Com fotografia e direção de arte em planos que lembram grandes pintores europeus, A Fita Branca nos leva a um pequeno vilarejo alemão às vésperas da 1ª Guerra Mundial. Uma série de eventos estranhos (e violentos) se sucede no local, o que leva pais e professores a redobrar a dureza dos castigos, já terríveis, com que as crianças alemãs e austríacas eram educadas no início do século, o que formaria o terreno ideal para a disseminação do nazismo nos anos 1930.

Sem tratar explicitamente de racismo, o filme, no entanto, ajuda a entender como uma tragédia de proporções tão vastas quanto o Holocausto pôde ser levada a cabo. A esse respeito, também vale a pena conferir O Ovo da Serpente, de Ingmar Bergman, que trata do mesmo tema, mas no ambiente urbano da Alemanha dos 20’s.

o pianista adrien brody

3. O Pianista (2002)

Certo, este é o segundo filme sobre nazismo na lista, mas é fato: em nenhum outro momento da história, o racismo produziu resultados tão trágicos. Diferente de A Lista de Schindler, outra obra-prima sobre o tema, O Pianista mostra a escalada do ódio aos judeus pela visão pessoal do pianista polonês Wladyslaw Szpilman.

Carregado das vivências do diretor Roman Polanski, ele próprio um sobrevivente do Holocausto, O Pianista retrata a experiência direta da atrocidade nazista, tragando o espectador para ela. Como relato sobre esse momento terrível, a obra  é insuperável.

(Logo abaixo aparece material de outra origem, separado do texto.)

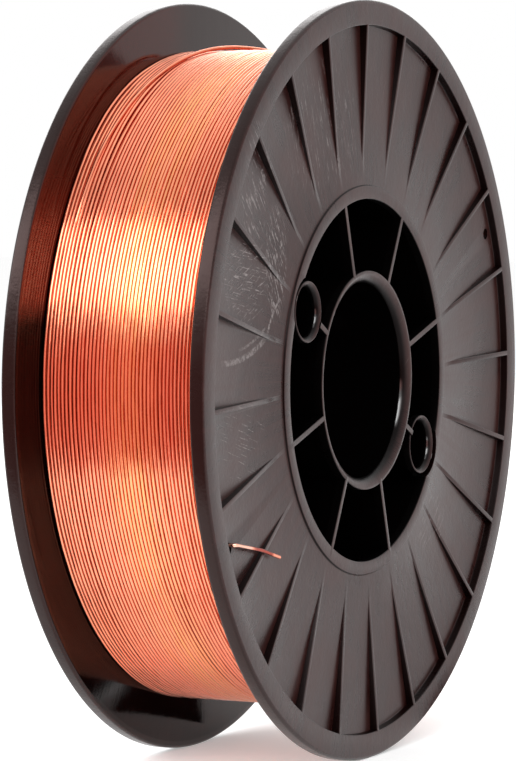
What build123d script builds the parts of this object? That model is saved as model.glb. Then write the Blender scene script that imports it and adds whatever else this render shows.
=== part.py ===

malcolm x denzel washington

2. Malcolm X (1992)

No país “civilizado” onde o racismo se tornou política explícita, também surgiram notáveis líderes humanitários, como Martin Luther King e o que dá nome a este filme.

Malcolm X é a biografia do carismático (e brilhante) missionário do Islã, que propunha a emancipação dos negros americanos numa comunidade separada dos brancos, nos anos 1960, antes de ser brutalmente assassinado. É também a obra-prima do mais ruidoso opositor do racismo no cinema, o diretor Spike Lee.

Se, em filmes como Faça a Coisa Certa e A Hora do Show, ele produz obras panfletárias, didáticas, ainda que carregadas de ironia, em Malcolm X ele aposta na dimensão humana e trágica do racismo, o que, somado ao escopo épico e à fluidez narrativa, dignos de grandes mestres americanos (Scorsese, Coppola, Kubrick), mais o melhor desempenho da carreira de Denzel Washington, só poderia dar nisso: um filme essencial sobre a questão racial e uma das obras essenciais do cinema.

Não perca!

o nascimento de uma nação griffith

1. O Nascimento de Uma Nação (1915)

Perto de completar cem anos, esse filme ainda rende muita polêmica.

O Nascimento de Uma Nação, de 1915, foi a obra que inventou a linguagem do cinema, com close-ups, planos gerais e fechados. É também um dos maiores sucessos da história, com uma bilheteria de U$ 50 milhões (em valores do início do século, quando o dólar valia muito mais do que hoje). Mas é, também, e acima de tudo, um dos filmes mais racistas da Sétima Arte.

Com uma história que acompanha, ao longo dos anos, as divergências trágicas de duas famílias americanas, uma do norte e outra do sul escravocrata, o filme defende explicitamente que o sul dos Estados Unidos (e, por extensão, o país) era muito melhor sob o regime escravista, que os negros trouxeram “a semente da discórdia” à América  e a libertação promovida por Lincoln foi um erro grotesco, responsável pela Secessão, a Guerra Civil e, por fim, a ruína americana, da qual os mascarados da Ku Klux Klan emergem como heróis, restauradores da ordem.

O sucesso sem precedentes de O Nascimento de uma Nação causou uma grande controvérsia para o país, saído há poucas décadas da Guerra Civil. Políticas de integração dos negros retrocederam e racistas fanáticos, inspirados pelo filme, ressuscitaram a KKK para novas campanhas de atrocidades. Para aumentar a confusão, Griffith deu a seu filme uma complexidade insuspeita, tal como Shakespeare à sua peça racista O Mercador de Veneza, e afirmou que nunca foi sua intenção fazer uma apologia do racismo.

Em resposta aos detratores, seu filme seguinte é uma obra-prima contra qualquer forma de preconceito – Intolerância, de 1916, e um dos seus trabalhos posteriores traz a primeira relação inter-racial do cinema: Lírios Partidos.

Recentemente, dois filmes de sucesso revisitaram seus temas controversos: Lincoln, de Steven Spielberg, e Django Livre, de Quentin Tarantino, ambos indicados ao Oscar.

Tanto quanto O Nascimento de uma Nação é um filme brilhante e influente, seu conteúdo racista é repulsivo. Só assista se souber separar as duas coisas.